Il gusto delle cose

Francia 1885. Eugénie lavora da oltre vent’anni per il famoso gastronomo Dodin. Insieme creano piatti raffinati, deliziosi, che sorprendono i più famosi chef del mondo. Con gli anni l’ammirazione reciproca è cresciuta e si è trasformata in relazione sentimentale. Dodin vorrebbe sposarla, ma Eugénie, temendo che il loro rapporto possa cambiare, rifiuta. L’uomo decide allora di fare qualcosa di assolutamente inaspettato….

Valutazione Pastorale

“Il gusto delle cose” (“La Passion de Dodin Bouffant”) scritto e diretto da Tran Anh Hùng – classe 1962, vietnamita naturalizzato francese, Leone d’oro al Festival di Venezia nel 1995 con “Cyclo” – è stato premiato al Festival di Cannes nel 2023 per la miglior regia. Ispirato al romanzo “La vie et la passion de Dodin Bouffant, Gourmet” di Marcel Rouff del 1924 e alla pubblicazione “La fisiologia del gusto” che Jean Anthelme Brillat-Savarin del 1825, vede protagonisti Eugénie (la premio Oscar Juliette Binoche, sempre eccellente, una garanzia), cuoca da oltre vent’anni del famoso gastronomo Dodin (Benoît Magimel, bravissimo): insieme creano piatti raffinati, deliziosi, che sorprendono i più famosi chef del mondo. Con gli anni l’ammirazione reciproca è cresciuta e si è trasformata in relazione sentimentale. Dodin vorrebbe sposarla, ma Eugénie, temendo che il loro rapporto possa cambiare, rifiuta. L’uomo decide allora di fare qualcosa di assolutamente inaspettato: cucinare per lei. Tran Anh Hùng prepara e “serve” agli spettatori un’opera raffinata, elegante, curata nei minimi particolari (in questo sicuramente debitrice dell’universo visivo di Luchino Visconti).

Una “pietanza” (tanto per restare in tema) il cui sapore è dato dalla perfetta armonia tra gli ingredienti, un piatto che non cancella i singoli sapori, ma li esalta creando qualcosa di originale, unico: scenografie, costumi, una fotografia magnifica e attori al top sono questi ingredienti. E al centro la coppia Eugénie-Dodin, il loro rapporto fatto di complicità professionale e cura reciproca. Si amano, certamente, ma molto di più condividono una grande passione per quello che fanno e si stimano professionalmente, riconoscendo l’uno il talento dell’altro. E forse è proprio questo che spinge la donna a non accettare il matrimonio e a dichiarare, con orgoglio, che vuole essere la cuoca e non la moglie.
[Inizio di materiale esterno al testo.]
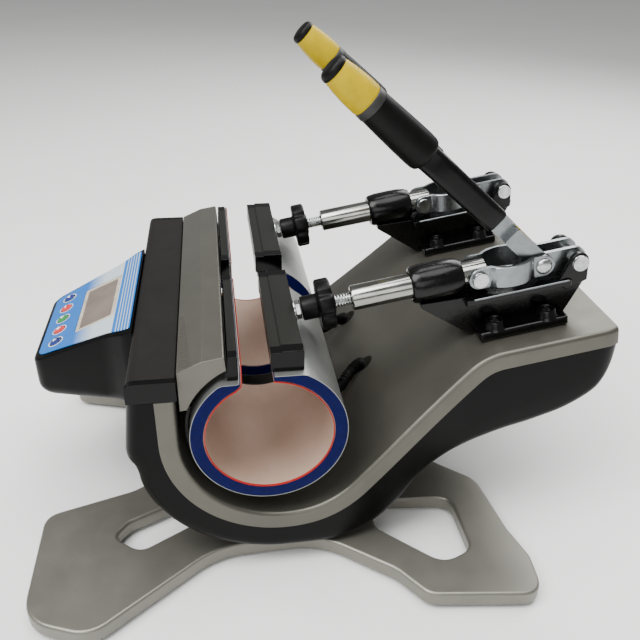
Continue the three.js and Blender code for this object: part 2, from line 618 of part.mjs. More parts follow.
// The handle's parts are drawn in their own frame: origin on the middle pivot, +Y up the handle.
const handleFrame = () => {
  const frame = new THREE.Group();
  frame.position.set(0, -CRANK, 0);
  frame.rotation.x = rad(180 - HANDLE_ANGLE);
  return frame;
};
const HANDLE = {
  sleeve: 46, grip: 117.5, band: 172, end: 204.5, width: 13.6, half: 3.1, fork: 8.9, forkInner: 5.9,
};

// Fork of two plates around the rear and middle pivots, joined into one strap.
function handleStrap() {
  const angle = rad(HANDLE_ANGLE);
  // The rear pivot as seen from the middle pivot in the handle's frame.
  const rear = [-CRANK * Math.cos(angle), -CRANK * Math.sin(angle)];
  const root = rounded([[-8, -7, 5], [34, -HANDLE.width / 2, 2], [34, HANDLE.width / 2, 2], [-8, 7, 5]]);
  const fork = alongX(capsule(rear, [0, 0], 8), -HANDLE.fork, HANDLE.fork)
    .add(alongX(root, -HANDLE.fork, HANDLE.fork));
  const channel = box([-HANDLE.forkInner, -60, -40], [HANDLE.forkInner, 20, 40]);
  const strap = box([-HANDLE.half, 18, -HANDLE.width / 2], [HANDLE.half, HANDLE.end - 12, HANDLE.width / 2]);
  const hole = rod('x', PIN_R + GAP, 60, [0, rear[0], rear[1]], 16);
  return fork.subtract(channel).add(strap).subtract(hole);
}

const strapRoom = (y1) => box(
  [-HANDLE.half - GAP, 0, -HANDLE.width / 2 - GAP], [HANDLE.half + GAP, y1, HANDLE.width / 2 + GAP]);

const SLEEVE = { halfX: 5.4, halfZ: 8.8, corner: 5 };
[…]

In un turbinio di pentole, tegami, e gesti che sembrano seguire una precisa ritualità: pulire, tagliare, farcire, insaporire, cuocere, impiattare e servire. Una vera e propria coreografia. Pietanze elaborate, create per stupire e soddisfare i palati più esigenti. Il cibo, dunque, come metafora dell’accudimento, dell’attenzione per l’altro. Perché una tavola imbandita è condivisione, gioia, opportunità conversazione (in questo si rintracciano legami con il poetico “Il pranzo di Babette” di Gabriel Axel del 1987). “Il gusto delle cose” è passato alla 18a Festa del Cinema di Roma (2023) e ha rappresentato la Francia nella corsa agli Oscar 2024. Consigliabile, problematico, per dibattiti.